With driverless cars two things happen to a car journey.  First it becomes more pleasant – the opportunity cost of the time involved goes down because the commuter does not have to drive and can read, work or indeed, watch a Lady Gaga video if they like.  This stimulates the demand for journeys since the disutility cost of a journey declines.  Second, the immediate time taken for travel will itself decline and more cars will be released onto the road on this account.   This stimulation of the demand for travel will be quite strong because the time savings are also accompanied by an improvement in the convenience of the journey.  Indeed, accounting for this latter effect equilibrium levels of congestion might be expected to increase beyond initial levels because commuters will ensure a bit more congestion given that their journeys are more pleasant.

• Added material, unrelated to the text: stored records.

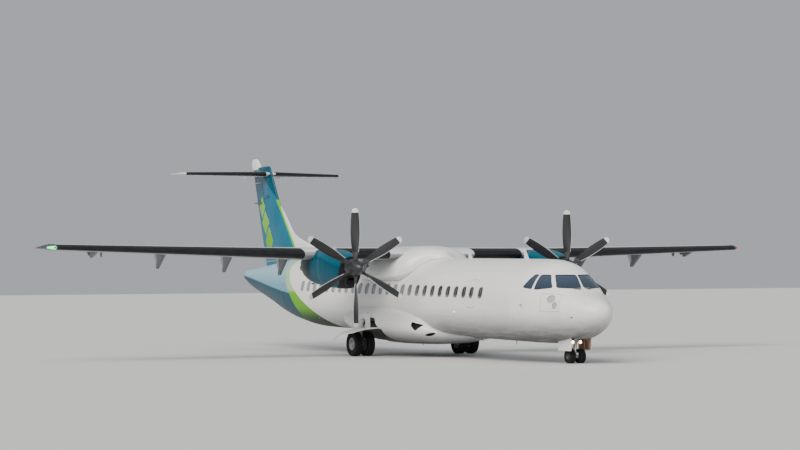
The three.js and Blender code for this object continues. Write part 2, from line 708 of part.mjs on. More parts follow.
function aileronCove() {
  const from = AILERON.from - MOVING_GAP;
  const to = AILERON.to + MOVING_GAP;
  const inner = wingHinge(AILERON.from, AILERON_HINGE);
  const outer = wingHinge(AILERON.to, AILERON_HINGE);
  const ahead = AILERON_RADIUS.inner + MOVING_GAP;
  const bores = endPins(inner, outer, AILERON_PIN.radius + PIN_GAP, AILERON_PIN.bore);
  return trailingRegion(from, to, AILERON_HINGE, ahead).add(bores);
}

function aileronBracket() {
  const { span, width, front, frontDrop, elbow, drop, foot, footDrop } = AILERON_BRACKET;
  const { lead, height, chord } = wingAt(span);
  const hinge = lead + AILERON_HINGE * chord;
  const outline = [
    { station: hinge - front, height: height - frontDrop },
    { station: hinge - elbow, height: height - drop },
    { station: hinge - foot, height: height - footDrop },
    { station: hinge - foot, height: height },
    { station: hinge - front, height: height },
  ];
  return plate(outline, span, width);
}

function flapCove(range) {
  return trailingRegion(range.from - MOVING_GAP, range.to + MOVING_GAP, FLAP_FRONT, MOVING_GAP);
}

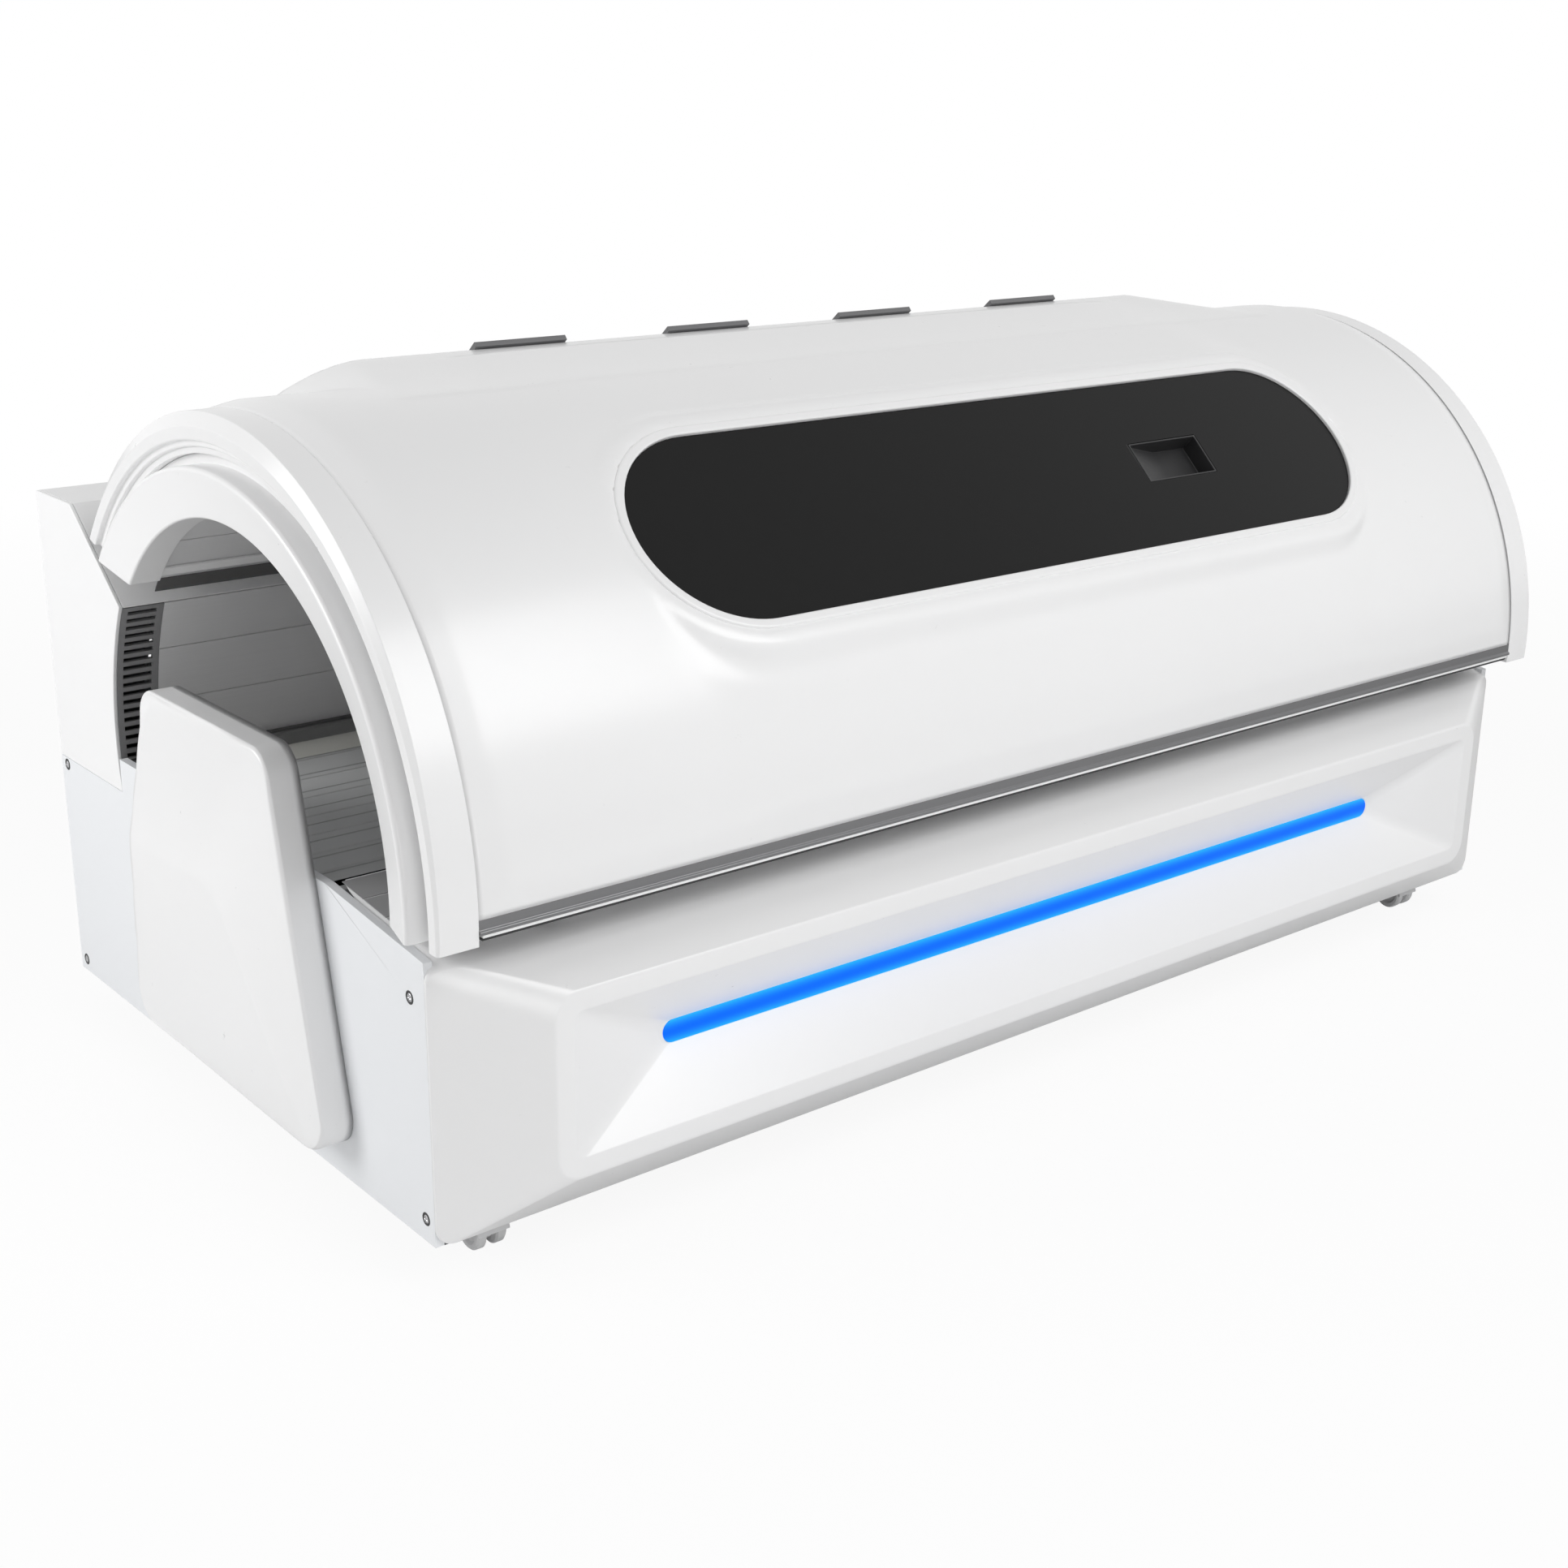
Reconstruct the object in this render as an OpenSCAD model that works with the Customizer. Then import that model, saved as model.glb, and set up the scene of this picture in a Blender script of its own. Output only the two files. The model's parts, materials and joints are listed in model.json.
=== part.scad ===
// Red light therapy bed: a clamshell with a hinged canopy over a lying surface.
// Millimetres. +X runs along the bed, +Y to the hinge side, +Z up.
// The shapes are drawn about the middle of the base, on the floor, and each
// node is then moved so that the origin lies under the middle of the whole bed.

/* [Base] */
// Length over the two end panels
bed_l = 2108; // [2000:2:2200]
// Depth of the base, from its front face to the back of the cabinet
bed_w = 1082; // [1062:2:1122]
// Height of the base's underside, which the casters set
base_z = 62; // [60:1:72]
// Height of the lying surface's long edges
deck_z = 462; // [452:1:472]
// How far the deck's front edge lies below the lying surface
deck_drop = 27; // [20:1:34]
// Thickness of the end panels
end_t = 12; // [8:1:16]
// How far the seam between an end panel and the cabinet side lies below the lying surface
seam_below = 50; // [42:1:62]
// Wall of the folded sheets of the cabinet and the tray
sheet_t = 2; // [1.5:0.5:3]
// Width of the frame's square tubes
tube_w = 40; // [30:1:44]
// Wall of the frame's square tubes
tube_wall = 2.5; // [1.5:0.5:4]

/* [Front fascia] */
// How far the fascia's rim stands in front of the base
bulge = 75; // [60:1:84]
// Width of the sloping margin at each end of the fascia
margin_x = 131; // [110:1:150]
// Height of the rim's lower edge above the base's underside
rim_low = 72; // [60:1:80]
// How far the rim's upper edge lies below the deck's front edge
rim_below = 53; // [47:1:73]
// Width of the flat rim round the recess
rim_band = 26; // [18:1:32]
// Depth of the recess from the rim to the light bar
recess_d = 62; // [50:1:66]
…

As with an unpriced road expansion, there is a welfare gain – more people will get to travel and their journeys will be more convenient but the effect on congestion will be to worsen it.  The net welfare effect is plausibly positive (and therefore welfare-increasing) but from the viewpoint of an individual driver that will not appear to be the case.  His/her journeys may take longer but he/she can spend more time working or recreating in the car on these longer journeys.

The upshot: Even with driverless cars the best solution to urban congestion problems is to price it at marginal cost.  Then desired road expansions and the development of driverless car technologies will avoid triple convergence issues and make commuting more convenient and pleasant in our large cities.